Probing the peak of the star formation rate density with the extragalactic background light




The extragalactic background light (EBL), i.e. the diffuse metagalactic photon field in the ultraviolet to infrared, is dominated by the emission from stars in galaxies. It is, therefore, intimately connected with the integrated star formation rate density (SFRD). In this paper, the SFRD is constrained using recent limits on the EBL density derived from observations of distant sources of high and very high energy gamma-rays. The stellar EBL contribution is modelled utilizing simple stellar population spectra including dust attenuation and emission. For modelling the SFRD up to z = 4, a broken power-law function in z + 1 is assumed.
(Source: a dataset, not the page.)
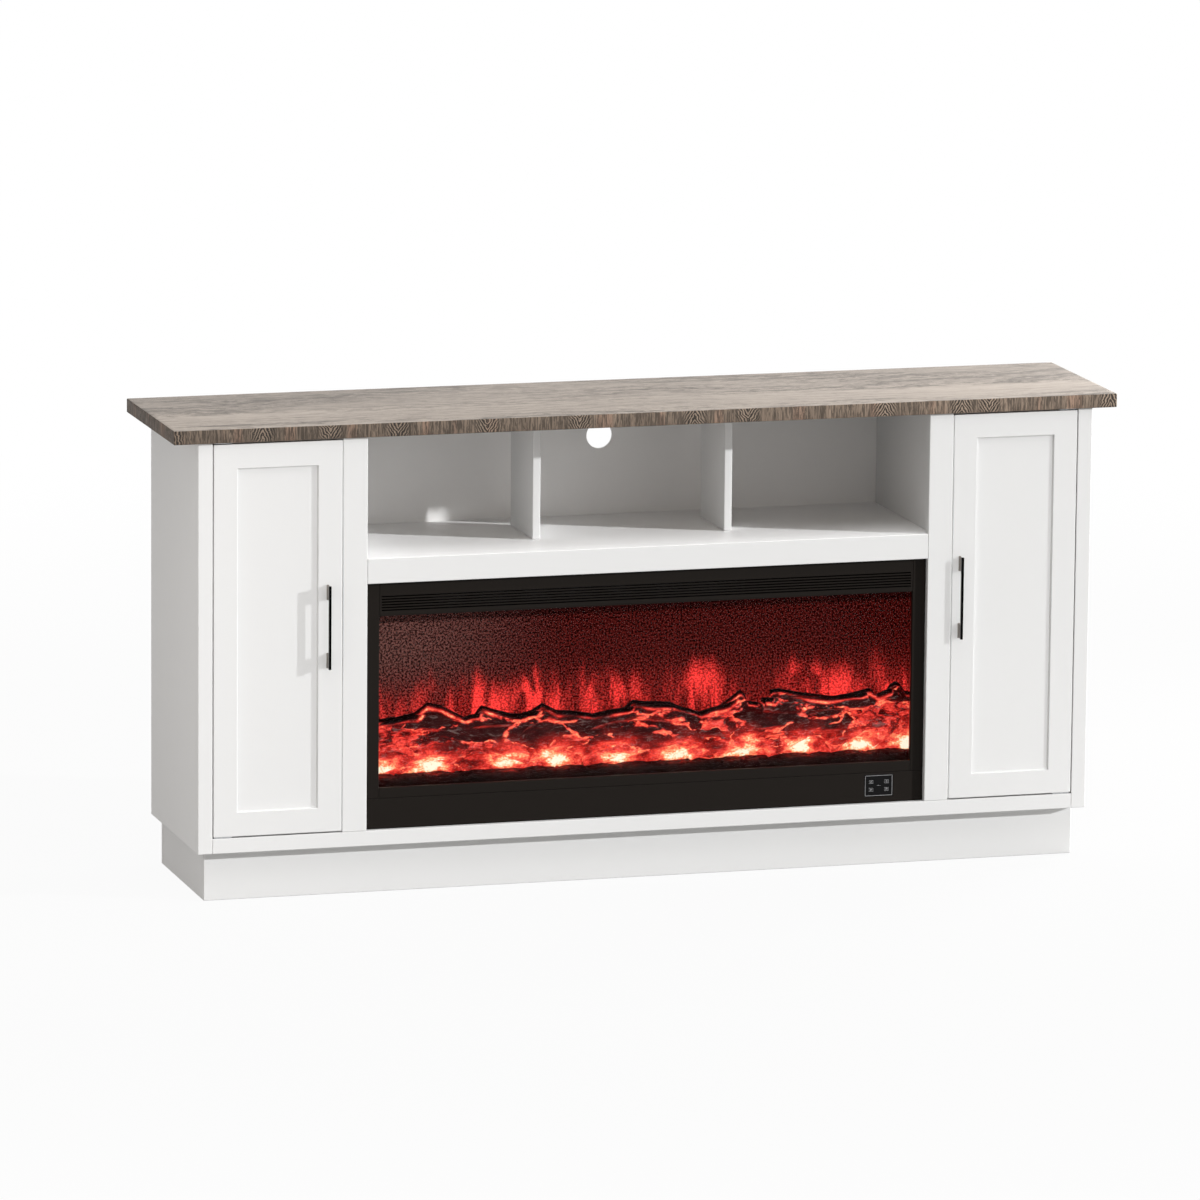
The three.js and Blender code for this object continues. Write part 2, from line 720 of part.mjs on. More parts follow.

A wide range of values for the different model parameters [SFRD(z), metallicity, dust absorption] is investigated, and their impact on the resulting EBL is studied. The calculated EBL densities are compared with the specific EBL density limits, and constraints on the SFRD are derived. For the fiducial model, by adopting a Chabrier initial mass function (IMF) and a second power-law index for the SFRD of β = 0.3, the SFRD is constrained to ≲0.1 and < 0.2  M   yr−1   Mpc−3 for a redshift of z ∼ 1 and z ∼ 2, respectively. The limits for a redshift of z ∼ 1 are in tension with SFRD measurements derived from instantaneous star formation tracers. While the tension for the conservative fiducial model in this study is not yet overly strong, the tension increases when applying plausible changes to the model parameters, e.g., using a Salpeter IMF instead of a Chabrier one or adopting a sub-solar metallicity.